Eid is a time when for some, fantasy is allowed to transform into reality. Women yearning to find brand new clothes with matching accessories for the destined day, go around the several malls and boutiques in the city and try to find something close to the image held in their dreams. Men, not to be left out, go on their own quest for that perfect panjabi.

Amidst the many posh boutique names and fashion houses cramming the areas of Gulshan, Baridhara and Dhanmondi, a young designer, who prefers to call herself a stylist, is striving to meet the standards and elements of, both traditional design and international tastes.
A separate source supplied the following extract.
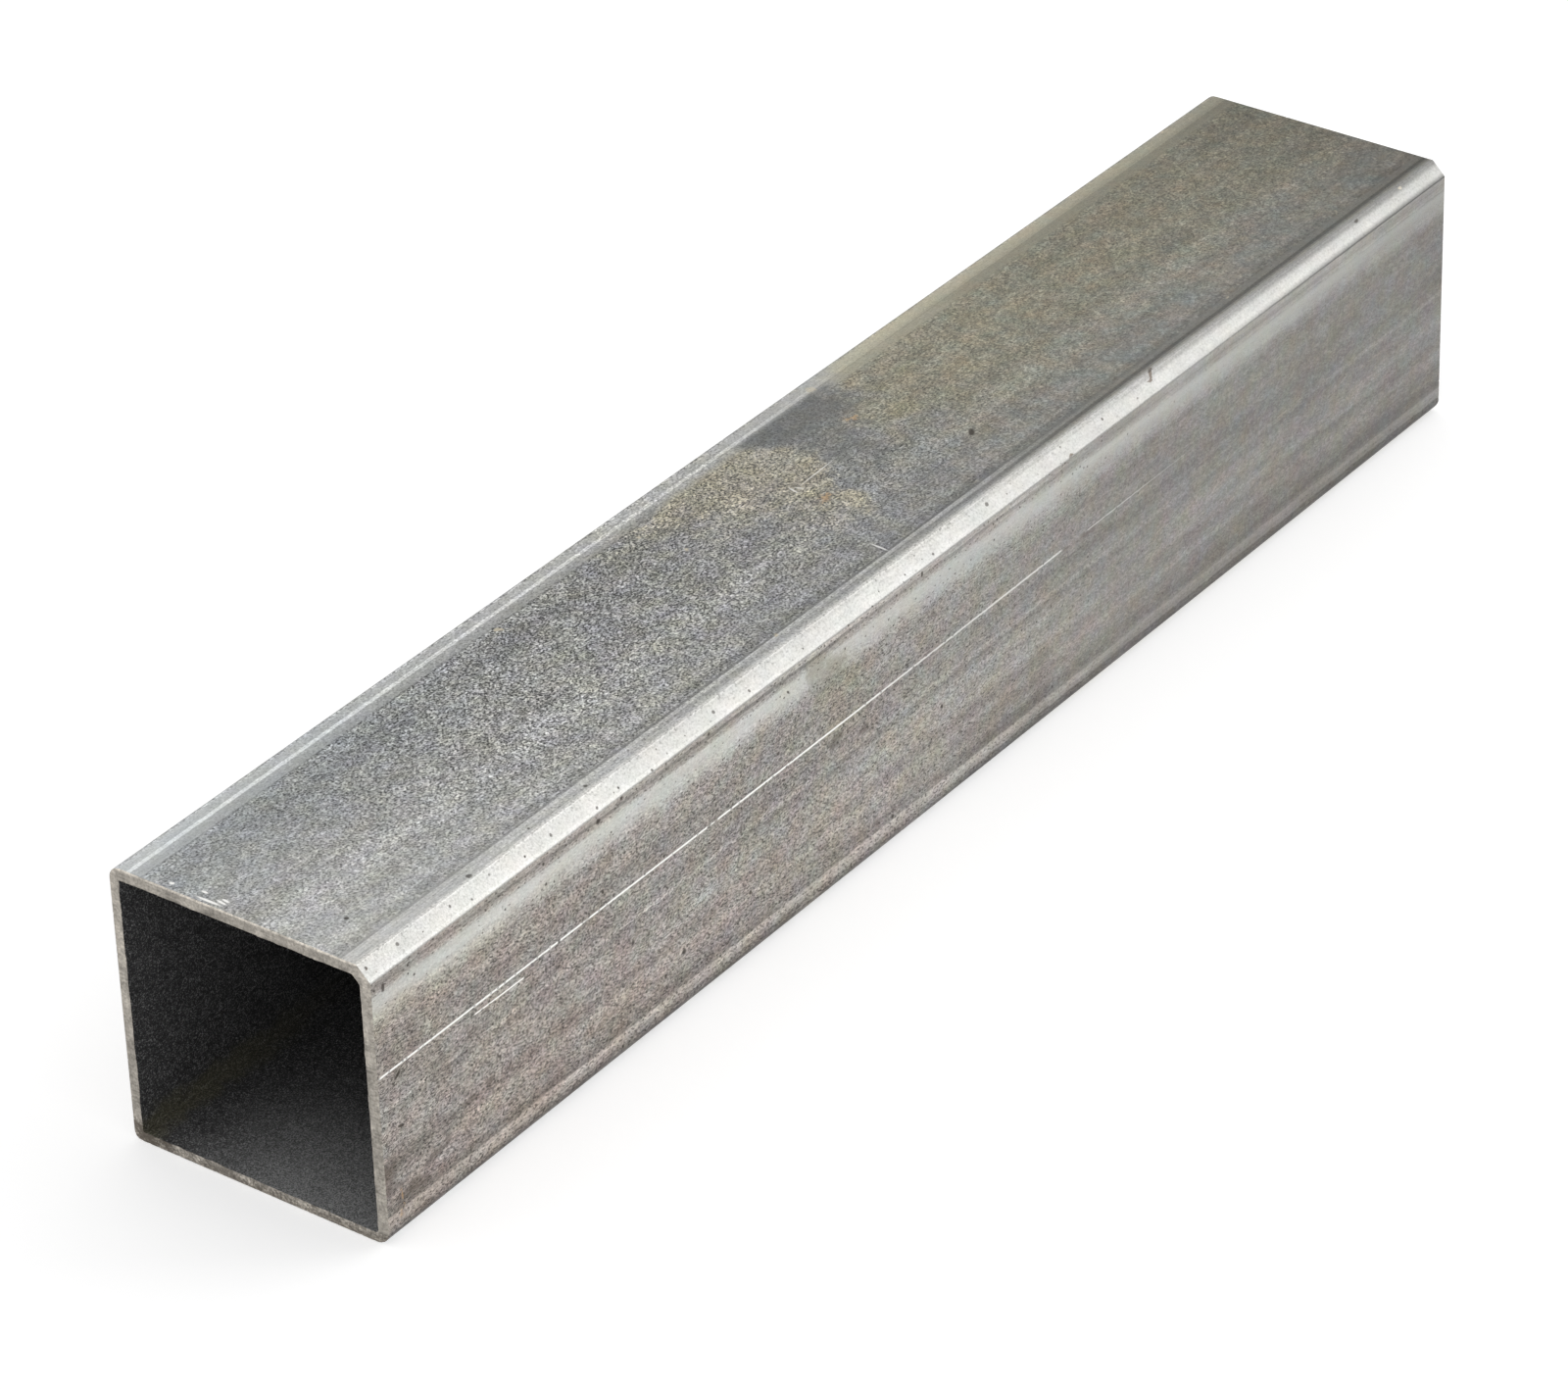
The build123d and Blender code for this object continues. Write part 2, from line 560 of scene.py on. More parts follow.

Ditan was inspired by her mother, Gulshan Yasmin a painter, who had started out a small shop at Orchid Plaza in Dhanmondi in 1996. Sixteen year old Ditan had learned the trades of designing clothes and making handicrafts while working alongside her mother. A couple of years later, when the shop was closed down, Ditan decided it was time to do something on her own. That's when she started to exhibit her seasonal creations and collections. Well-known personalities like actress Shaon, models Lisa and Azra soon became her regular customers and had also begun to model for her designs.
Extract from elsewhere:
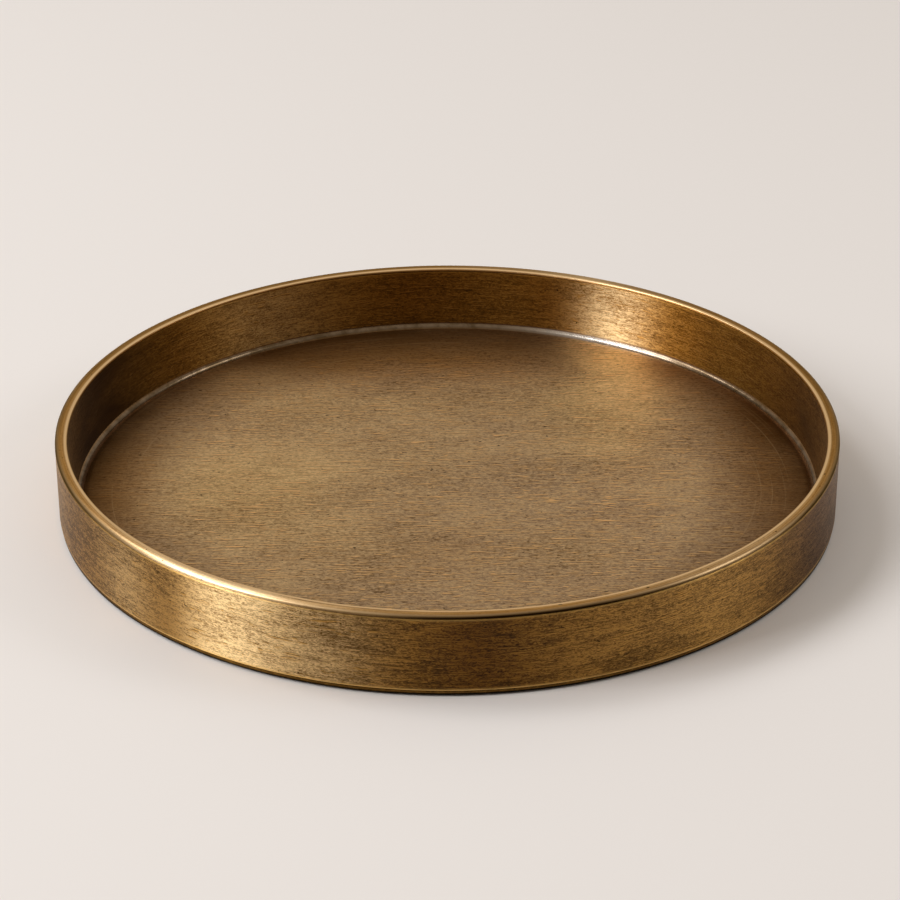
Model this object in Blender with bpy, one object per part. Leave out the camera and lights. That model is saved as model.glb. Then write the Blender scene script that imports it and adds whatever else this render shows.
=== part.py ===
"""A round metal tray with an upright double-skinned wall.

An upright outer band and a slightly tapered inner band make the wall. A flat rim ring caps
both at the top, with a tongue between them, and a channel-shaped foot ring closes them at
the bottom. The floor is a disc let in between, carried on the foot ring's inner leg and
sealed to the inner band with a bead of solder. Four rubber feet hang from the floor and
stand a little lower than the foot ring.

Metres, +Z up. The origin is the centre of the tray on the surface that it stands on.
"""

import math

import bmesh
import bpy

MM = 0.001
FULL_TURN = 2.0 * math.pi

# Overall sizes
TRAY_RADIUS = 150.0 * MM
TRAY_HEIGHT = 32.0 * MM
JOINT_GAP = 0.3 * MM
ROUND_STEPS = 112
CORNER_STEPS = 3
SHARP_ANGLE = math.radians(35.0)

# Floor plate
FLOOR_HEIGHT = 6.0 * MM
FLOOR_THICKNESS = 1.2 * MM
SOLDER_BEVEL_DROP = 0.4 * MM
SOLDER_BEVEL_SHOWING = 0.3 * MM

# Rim ring
RIM_WIDTH = 4.65 * MM
RIM_THICKNESS = 1.0 * MM
RIM_SHOULDER_WIDTH = 1.6 * MM
RIM_SHOULDER_DROP = 0.7 * MM
RIM_INNER_EASE_WIDTH = 0.8 * MM
RIM_INNER_EASE_DROP = 0.5 * MM
RIM_TONGUE_DEPTH = 3.5 * MM

# Outer band
OUTER_BAND_THICKNESS = 1.2 * MM
OUTER_BAND_ARRIS_WIDTH = 0.4 * MM
OUTER_BAND_ARRIS_DROP = 0.6 * MM

# Inner band
INNER_BAND_THICKNESS = 1.0 * MM
INNER_BAND_TAPER = 2.65 * MM
INNER_BAND_ARRIS = 0.3 * MM

# Foot ring
FOOT_RING_LIFT = 0.6 * MM
FOOT_RING_WEB = 1.5 * MM
FOOT_RING_INSET = 0.35 * MM
FOOT_RING_ROUND = 0.7 * MM
OUTER_LEG_THICKNESS = 1.2 * MM
OUTER_LEG_HEIGHT = 5.5 * MM
INNER_LEG_THICKNESS = 1.8 * MM

# Solder bead
BEAD_LEG = 2.0 * MM
BEAD_BULGE = 0.25 * MM
BEAD_RIPPLE = 0.16 * MM
BEAD_FACE_STEPS = 4
BEAD_WAVES = (7, 17, 29)
BEAD_WAVE_SHARES = (0.4, 0.35, 0.25)

# Rubber feet
FOOT_COUNT = 4
FOOT_RADIUS = 9.0 * MM
FOOT_TAPER = 1.0 * MM
FOOT_EDGE_ROUND = 0.8 * MM
FOOT_MARGIN = 9.0 * MM
FOOT_STEPS = 24

# Linear colour, roughness and metallic value of each finish
FINISHES = {
    "aged_brass": ((0.30, 0.19, 0.08), 0.42, 1.0),
    "polished_brass": ((0.52, 0.38, 0.20), 0.30, 1.0),
    "dull_brass": ((0.16, 0.11, 0.06), 0.55, 1.0),
    "grey_solder": ((0.34, 0.31, 0.27), 0.45, 1.0),
    "black_rubber": ((0.03, 0.03, 0.03), 0.80, 0.0),
}

# Places that follow from the sizes
FLOOR_UNDERSIDE = FLOOR_HEIGHT - FLOOR_THICKNESS
RIM_INNER_RADIUS = TRAY_RADIUS - RIM_WIDTH
RIM_UNDERSIDE = TRAY_HEIGHT - RIM_THICKNESS
BAND_TOP = RIM_UNDERSIDE - JOINT_GAP
FOOT_WEB_TOP = FOOT_RING_LIFT + FOOT_RING_WEB
BAND_BOTTOM = FOOT_WEB_TOP + JOINT_GAP
OUTER_BAND_INSIDE = TRAY_RADIUS - OUTER_BAND_THICKNESS
TAPER_PER_HEIGHT = INNER_BAND_TAPER / (BAND_TOP - FLOOR_HEIGHT)


def inner_face_radius(height):
    """Radius of the inner band's visible face, which leans out from the floor to the rim."""
    return RIM_INNER_RADIUS - TAPER_PER_HEIGHT * (BAND_TOP - height)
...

The specialty of Ditan's designs is that she works on a particular colour each season and emphasises on creating different shades and texture based on the colour. 'I have always avoided using too many colours in one design,' she says. 'I prefer concentrating on one colour or maybe a combination of colours and think of ways to tone down the mixture or brighten it up accordingly.'

Ditan's designs speak for the younger people. 'I actually view the whole concept of designing a particular design from a young person's point of view,' she exclaimed. 'I try to think of what kind of image young people want and try to portray that. I simply dislike the idea of a mother and daughter dressing alike!'

Ditan's favourite combinations are black, red and white, colours she usually experiments with 'I also like to use a lot of pastel colours,' she says. 'Pastel colours never die out, unlike other primary colours like yellow and blue.'

Ditan's first fashion show called the Verve-1 was held in 2002 and organised by ZED Event Management Company. Another one was held very recently for flood victims organised by Verge and Beyong Vision.
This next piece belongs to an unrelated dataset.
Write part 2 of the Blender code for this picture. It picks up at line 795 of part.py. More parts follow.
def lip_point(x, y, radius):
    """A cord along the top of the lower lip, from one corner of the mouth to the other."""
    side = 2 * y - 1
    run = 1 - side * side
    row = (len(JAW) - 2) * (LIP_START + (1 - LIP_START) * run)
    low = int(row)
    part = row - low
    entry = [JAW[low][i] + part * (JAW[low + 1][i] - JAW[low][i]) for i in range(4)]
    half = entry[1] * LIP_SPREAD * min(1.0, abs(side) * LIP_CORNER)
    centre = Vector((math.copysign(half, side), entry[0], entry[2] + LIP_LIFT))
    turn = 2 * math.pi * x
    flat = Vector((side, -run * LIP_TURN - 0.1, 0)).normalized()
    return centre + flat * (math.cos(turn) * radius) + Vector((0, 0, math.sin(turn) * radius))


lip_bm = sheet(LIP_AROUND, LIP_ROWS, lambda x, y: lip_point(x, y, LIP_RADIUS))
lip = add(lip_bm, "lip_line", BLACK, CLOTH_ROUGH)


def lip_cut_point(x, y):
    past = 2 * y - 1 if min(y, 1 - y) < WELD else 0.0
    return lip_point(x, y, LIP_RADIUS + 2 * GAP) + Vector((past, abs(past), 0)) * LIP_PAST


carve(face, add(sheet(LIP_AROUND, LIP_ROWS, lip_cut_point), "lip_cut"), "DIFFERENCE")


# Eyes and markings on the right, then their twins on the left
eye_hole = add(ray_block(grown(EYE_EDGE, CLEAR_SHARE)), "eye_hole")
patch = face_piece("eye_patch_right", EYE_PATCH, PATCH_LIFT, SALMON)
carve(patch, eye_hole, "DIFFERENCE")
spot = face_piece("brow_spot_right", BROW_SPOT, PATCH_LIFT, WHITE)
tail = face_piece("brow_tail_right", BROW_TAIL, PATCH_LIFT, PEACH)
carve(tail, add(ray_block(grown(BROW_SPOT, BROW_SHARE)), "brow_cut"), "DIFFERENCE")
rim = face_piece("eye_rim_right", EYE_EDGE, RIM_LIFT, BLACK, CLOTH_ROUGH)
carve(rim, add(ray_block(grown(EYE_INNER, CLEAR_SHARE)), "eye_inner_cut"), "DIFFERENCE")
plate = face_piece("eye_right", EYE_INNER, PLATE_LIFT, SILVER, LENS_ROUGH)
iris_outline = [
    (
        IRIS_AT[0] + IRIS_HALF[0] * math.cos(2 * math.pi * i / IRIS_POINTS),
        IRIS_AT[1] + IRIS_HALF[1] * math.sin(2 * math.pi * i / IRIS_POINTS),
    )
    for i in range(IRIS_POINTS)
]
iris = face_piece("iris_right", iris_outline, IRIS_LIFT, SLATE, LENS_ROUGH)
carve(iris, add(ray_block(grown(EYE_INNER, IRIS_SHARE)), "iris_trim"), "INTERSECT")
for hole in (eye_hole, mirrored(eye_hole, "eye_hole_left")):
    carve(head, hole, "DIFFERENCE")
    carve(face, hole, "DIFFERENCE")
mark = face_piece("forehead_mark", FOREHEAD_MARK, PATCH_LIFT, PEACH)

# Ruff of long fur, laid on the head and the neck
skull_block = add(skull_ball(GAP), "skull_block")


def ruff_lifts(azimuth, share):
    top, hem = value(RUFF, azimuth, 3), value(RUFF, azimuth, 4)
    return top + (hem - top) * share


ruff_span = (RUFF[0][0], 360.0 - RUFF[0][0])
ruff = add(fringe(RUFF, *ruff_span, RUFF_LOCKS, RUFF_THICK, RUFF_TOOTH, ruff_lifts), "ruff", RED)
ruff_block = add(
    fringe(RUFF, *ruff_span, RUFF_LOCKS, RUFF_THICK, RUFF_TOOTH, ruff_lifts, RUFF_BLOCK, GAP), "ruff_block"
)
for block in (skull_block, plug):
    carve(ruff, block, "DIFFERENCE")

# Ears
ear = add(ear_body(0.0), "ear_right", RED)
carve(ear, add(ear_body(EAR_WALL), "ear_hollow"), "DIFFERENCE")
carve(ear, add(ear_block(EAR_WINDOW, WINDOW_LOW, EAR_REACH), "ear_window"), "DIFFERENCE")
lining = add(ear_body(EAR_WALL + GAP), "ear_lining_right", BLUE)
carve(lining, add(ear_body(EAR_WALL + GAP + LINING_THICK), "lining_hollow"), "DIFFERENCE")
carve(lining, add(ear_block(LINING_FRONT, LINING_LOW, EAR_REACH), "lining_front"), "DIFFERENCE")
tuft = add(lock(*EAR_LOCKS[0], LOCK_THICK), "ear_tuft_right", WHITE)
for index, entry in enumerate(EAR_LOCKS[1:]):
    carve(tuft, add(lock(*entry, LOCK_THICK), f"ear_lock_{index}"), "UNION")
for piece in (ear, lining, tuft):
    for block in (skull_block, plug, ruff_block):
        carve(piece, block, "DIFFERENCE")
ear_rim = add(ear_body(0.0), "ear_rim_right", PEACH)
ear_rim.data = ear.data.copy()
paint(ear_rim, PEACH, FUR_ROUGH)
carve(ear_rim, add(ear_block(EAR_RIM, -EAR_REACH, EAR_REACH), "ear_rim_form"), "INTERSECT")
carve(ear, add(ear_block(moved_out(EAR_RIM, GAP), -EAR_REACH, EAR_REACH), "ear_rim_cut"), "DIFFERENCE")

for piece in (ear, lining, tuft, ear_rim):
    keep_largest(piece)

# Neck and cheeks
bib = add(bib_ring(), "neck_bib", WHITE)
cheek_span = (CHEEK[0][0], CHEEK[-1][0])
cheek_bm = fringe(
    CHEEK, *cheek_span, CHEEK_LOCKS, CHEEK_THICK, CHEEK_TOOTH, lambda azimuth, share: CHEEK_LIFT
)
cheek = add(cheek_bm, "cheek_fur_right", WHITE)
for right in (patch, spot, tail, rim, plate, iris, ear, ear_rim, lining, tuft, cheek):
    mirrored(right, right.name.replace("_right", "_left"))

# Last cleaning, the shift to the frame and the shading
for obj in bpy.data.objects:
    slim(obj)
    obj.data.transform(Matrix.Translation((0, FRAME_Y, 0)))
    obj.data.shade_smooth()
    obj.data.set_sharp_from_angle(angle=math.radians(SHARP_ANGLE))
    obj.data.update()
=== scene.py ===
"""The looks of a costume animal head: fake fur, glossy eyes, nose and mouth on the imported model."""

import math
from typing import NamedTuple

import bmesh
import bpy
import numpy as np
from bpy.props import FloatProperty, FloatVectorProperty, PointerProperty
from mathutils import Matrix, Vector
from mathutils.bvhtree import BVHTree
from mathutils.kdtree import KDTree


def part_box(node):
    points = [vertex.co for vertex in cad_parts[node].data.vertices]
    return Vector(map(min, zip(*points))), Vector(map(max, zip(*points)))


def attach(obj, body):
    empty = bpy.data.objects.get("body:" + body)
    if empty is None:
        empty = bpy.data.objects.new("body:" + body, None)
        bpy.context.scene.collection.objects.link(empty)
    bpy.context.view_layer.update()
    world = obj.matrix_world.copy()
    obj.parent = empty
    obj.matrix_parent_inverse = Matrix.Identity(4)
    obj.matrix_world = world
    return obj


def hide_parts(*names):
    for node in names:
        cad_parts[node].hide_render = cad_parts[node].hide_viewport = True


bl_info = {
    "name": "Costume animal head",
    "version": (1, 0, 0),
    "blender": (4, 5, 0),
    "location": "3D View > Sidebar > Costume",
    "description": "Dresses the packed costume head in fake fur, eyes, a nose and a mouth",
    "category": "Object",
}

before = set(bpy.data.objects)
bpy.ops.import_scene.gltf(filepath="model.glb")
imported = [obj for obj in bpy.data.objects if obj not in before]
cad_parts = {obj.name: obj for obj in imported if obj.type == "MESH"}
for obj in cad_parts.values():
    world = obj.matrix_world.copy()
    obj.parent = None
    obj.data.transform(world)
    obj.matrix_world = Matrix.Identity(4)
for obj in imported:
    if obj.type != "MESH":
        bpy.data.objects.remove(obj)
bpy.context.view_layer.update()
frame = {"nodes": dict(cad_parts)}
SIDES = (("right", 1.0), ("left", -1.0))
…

This season she brings in something quite different. Her organisation, Eeha meaning desire, has concentrated on bringing out the personalities of people wearing her designs. 'I have worked on katan patchwork on panjabis and kameezes and also a lot on jamdani materials,' explains Ditan. 'I have come up with block- printed churidars and 'crushed' muslin dupattas. I have always liked to spend a lot of time on shalwars and dupattas, rather than the kameez itself.'

Why does Ditan claim herself to be a stylist and not a designer? 'My business is pretty small and is client-based. I have around 50-70 permanent customers, mostly friends, friends of friends and family members who always wait for me to finish a design particularly created for them,' says Ditan. 'I usually help a customer find something to suit his or her style. I don't only provide the clothing, I also help out with a complete makeover, starting from shoes, accessories and make up. For the past four years, I have been the official stylist for Benson and Hedges master of the ceremony.'

Ditan's designs can be worn to office parties, simple get-togethers and if you just change your make up and jewellery, maybe even to a grand wedding! 'I use traditional elements, like everyone else, in my designs, but at the end of the day, I think they look quite different.'

Ditan is currently doing her last semester, majoring in Business Administration at North South University, alongside her internship at Grey, an advertising firm. She plans to pursue designing and styling after she graduates and hopes someday her designs can compete internationally.